Die schlechte Nachricht zuerst: Wolfgang Engstfeld, seit Jahrzehnten einer der tonangebenden Saxophonisten Deutschlands, konnte der Einladung der Jazzinitiative Mainz (jim) nicht folgen. Er wurde am Abend vordem geplanten Konzert des Engstfeld/Weiss-Quartetts mit Verdacht auf Herzmuskelentzündung in die Klinik eingeliefert. Doch die gute Nachricht folgte bereits nach den ersten Tönen im Haus der Jugend.

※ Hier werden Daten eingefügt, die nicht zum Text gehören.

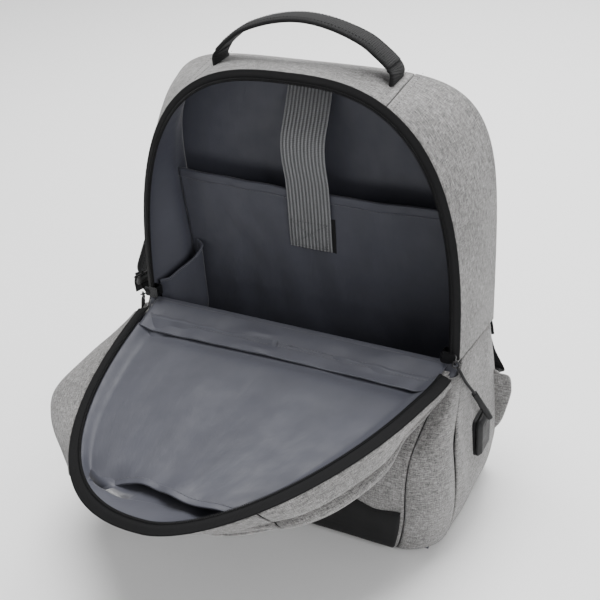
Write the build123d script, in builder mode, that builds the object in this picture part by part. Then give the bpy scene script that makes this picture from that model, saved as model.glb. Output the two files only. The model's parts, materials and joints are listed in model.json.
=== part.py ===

Der 41-jährige Tenorsaxophonist Claudius Valk ist ein kompetenter und sensibler Ersatzmann in dieser eingespielten Formation mit dem Schlagzeuger Peter Weiss, dem Pianisten Gendrik Soll und dem Bassisten Christian Raymond. Es liegt wohl auch der musikalischen Verwandtschaft zwischen Engstfeld und Valk, die beide in der Tradition von John Coltrane stehen, im sonoren Balladenton und treibenden Bebop ebenso bestehen wie im freieren Spiel.

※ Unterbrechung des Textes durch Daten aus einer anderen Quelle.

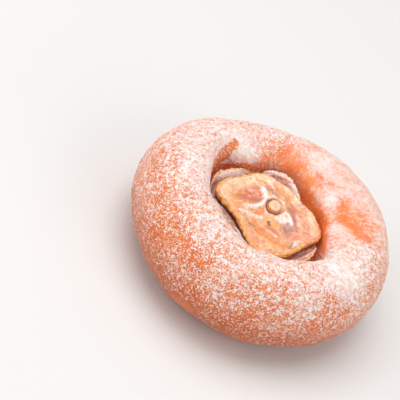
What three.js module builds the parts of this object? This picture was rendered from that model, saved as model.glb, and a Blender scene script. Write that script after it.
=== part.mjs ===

„Everything I love“ bietet schon zu Beginn dem Kölner Saxophonisten die Gelegenheit, sich mit geschmeidigem sowie rundem Ton auf dem Tenorsaxophon in fesselnde Bebop-Phrasen zu versenken. Balladesk mit leicht angerautem und sanftem Sound, aber dennoch kraftvoll interpretiert Valk einen Walzer von Hendricks. Lyrisch verspielt begleitet Pianist Soll die Melodielinien des Bläsers, Bassist Ramond variiert und verziert das Thema mit seinem Kontrabass gradlinig und Schlagzeuger Weiss setzt das rhythmische Fundament mit sanften Besenstrichen. Das Quartett bleibt auch in den kraftvolleren Passagen, in denen der Pianist seinen Lauf mit Trillern und Singlenote-Trauben anreichert, stets differenzierend. Das zeigt sich vor allem in den wuchtigen und schnellen Kompositionen, wie Ornette Coleman´s „Alpha“, das Valk mit kurzen Stakkati einleitet, um später in seinem Solo ekstatisch zwischen Hardbop und Free zu pendeln.

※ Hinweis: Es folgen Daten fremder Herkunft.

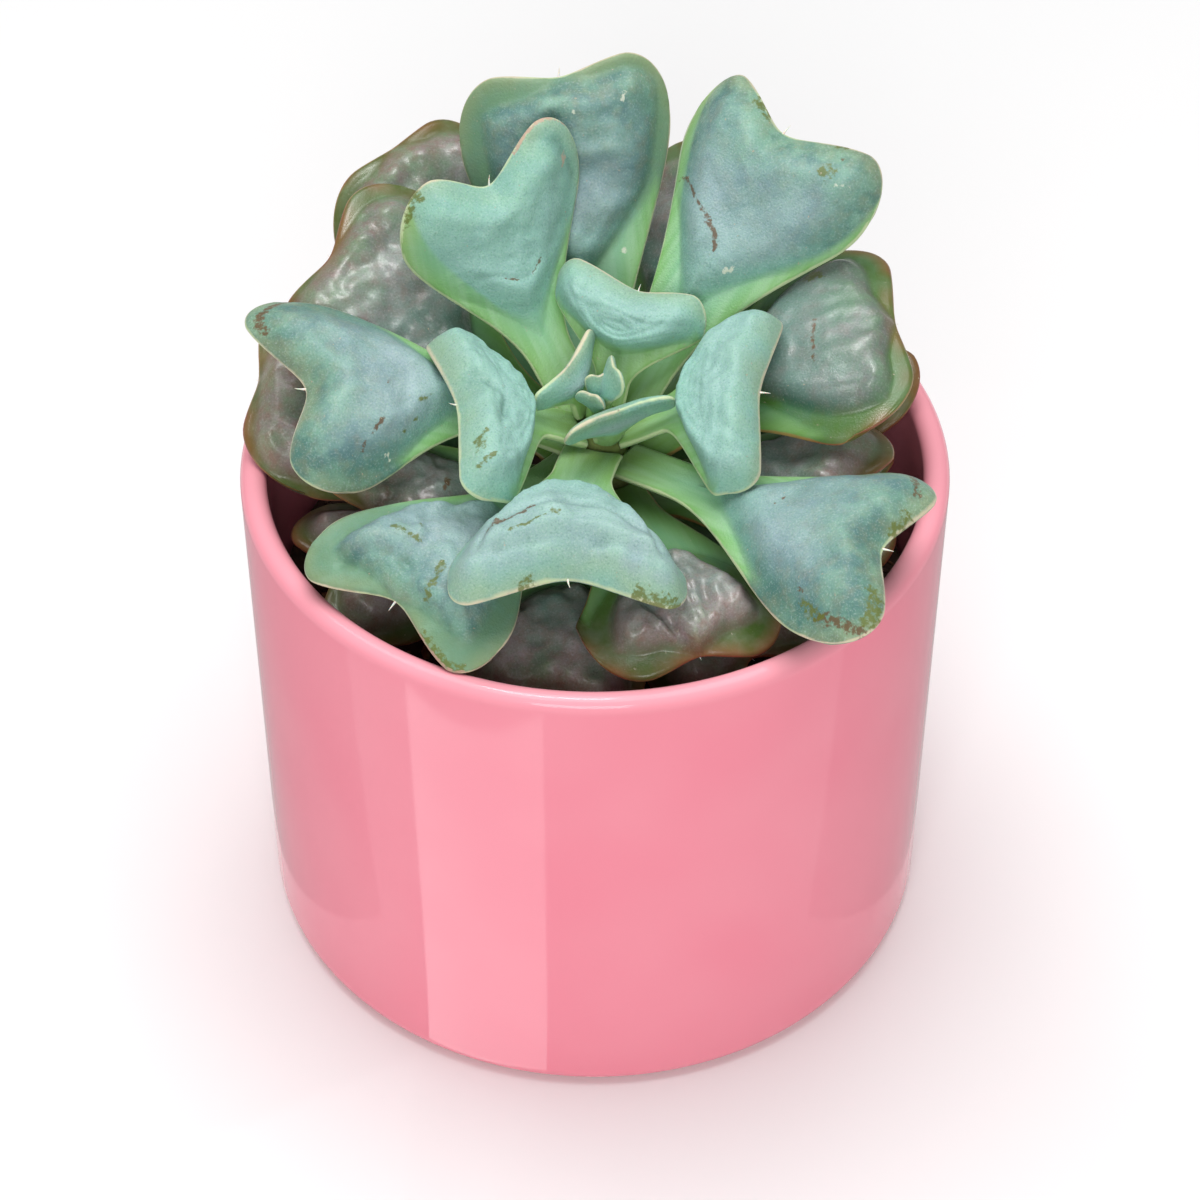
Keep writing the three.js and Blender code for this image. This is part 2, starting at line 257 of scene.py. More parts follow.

Inmitten seines kraftvollen und vielschichtigen Schlagzeugsolos spinnt Weiss den thematischen Faden in einem Zwiegespräch mit dem Bassisten weiter, der wiederum in seinen Improvisationen mit reizvollen harmonischen Wendungen besticht. Getragen, vibratoreich und schwebend ist der Klang des Tenorsaxophon in der Ballade „Rest and go“, „heiß“ und überblasen sind die rasenden Läufe in der Up-Tempo-Komposition „Captain Hook“. Soll wechselt auf dem Piano zwischen romantizierender Liedhaftigkeit in den Balladen und komplexen Blockakkord-Reihen in schnellen Stücken. Bandleader Weiss drängt sich auf dem Schlagzeug nie in den Vordergrund, doch sein präzises und time-sicheres Spiel hält die Musik zusammen. Das Publikum reagiert begeistert.